Question: Forget Star Trek trivia. Let's pop the really big question: When are we Earthlings going to get our first ride in a real transporter, as in "Beam us up, Scotty"?
Answer: As described in the "Next Generation Technical Manual," a transporter "locks onto the target, scans its image, dematerializes it, holds it in a pattern buffer, then transmits the matter stream.""Transporting" a person, based on current scientific knowledge, has some serious problems, says Lawrence M. Krauss in "The Physics of Star Trek."
Consider that you would have to code for each and every atom in the person's body, specifying its location, energy levels of its electrons, its relation to nearby atoms in making up a molecule, etc.
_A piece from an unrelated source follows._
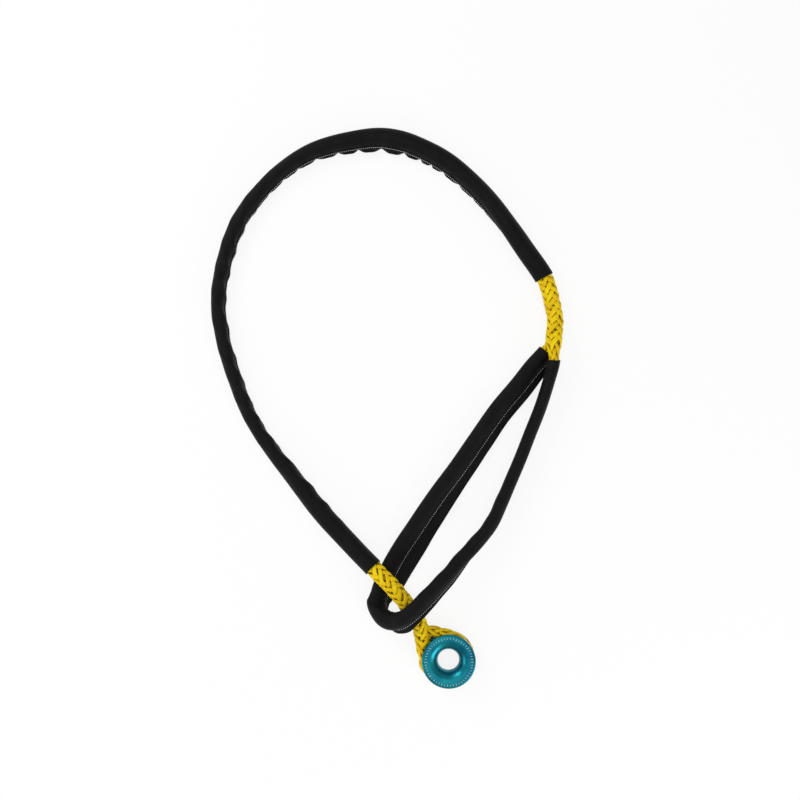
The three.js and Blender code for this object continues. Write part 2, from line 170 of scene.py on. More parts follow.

Making many simplifying assumptions, you can calculate you would have to store in the pattern buffer something like 10 million billion times more information than is in all the books ever written. Just for one person.
Put another way: The largest commercially available computer single hard disks today store about 10 gigabytes, or 10,000 thousand megabytes, of information. Assuming about 4 inches per disk, you'd need a stack of them that would reach a third of the way to the center of the galaxy -- or about five years' travel in the Enterprise at warp 9!
I am, of course, talking here only about beaming down. Beaming up adds the requirement of acquiring this information from afar, using a powerful telescope. I've crunched some crude numbers on this, too: You'd need a lens much wider across than the Earth!
And I haven't even addressed how deconstruction before transmission would require heating up the person's matter to a temperature a million times hotter than the sun's center, in a machine that uses more energy than the whole world now uses and that the buttressing computer science would need to be advanced about 1,000 billion billion times beyond where it stands today. Nor have I explained to you why transporters violate current known laws of quantum mechanics, with implications one can only dream about.
Question: Everybody knows the rap on fast talkers. So why don't they slow down? Maybe then people will believe them more.
Answer: Oddly enough, it works the other way. Researchers taped TV and radio ads, then speeded them up electronically by deleting minute 1/50th-second segments throughout. This left voice pitch and other acoustical features the same, while speeding up the presentations 25 percent.
Surprisingly, listeners now rated the speakers higher on knowledgeability and sincerity, says Hope College psychologist David G. Myers. Normal talk rates of 140 to 150 words per minute can be more than doubled with little or no loss of comprehension. So maybe slow talkers -- 110 wpm or less -- fail to hold an audience's attention or allow listeners more time to formulate silent counterarguments.
Whatever the reason, rapid-fire talkers like U.S. President John F. Kennedy, who spoke in bursts of up to 300 wpm at times, have been rated as some of the best communicators.
Question: If chimpanzees toted around their own tool box, what might they put into it?
Answer: Start with a hammer-like stone or wooden club used to crack open hard-shell seeds and nuts, say Carl Sagan and Ann Druyan in "Shadows of Forgotten Ancestors."
Next throw in various sticks for digging up roots or poking around in animal burrows and knotholes or for raking in fruits otherwise out of reach. A long grass stalk or reed may serve as "fishing rod," stripped and whittled to size for inserting into a termite tunnel, then withdrawn with care so as not to shake off the teeming catch.
Now round things out with a few leaves for sopping up drinking water or for use as toilet paper or handkerchief, twigs for cleaning teeth and finally, some stones, because chimps love to throw missiles and would wing them at gawking zoo visitors if so armed (lacking stones, they hurl feces instead).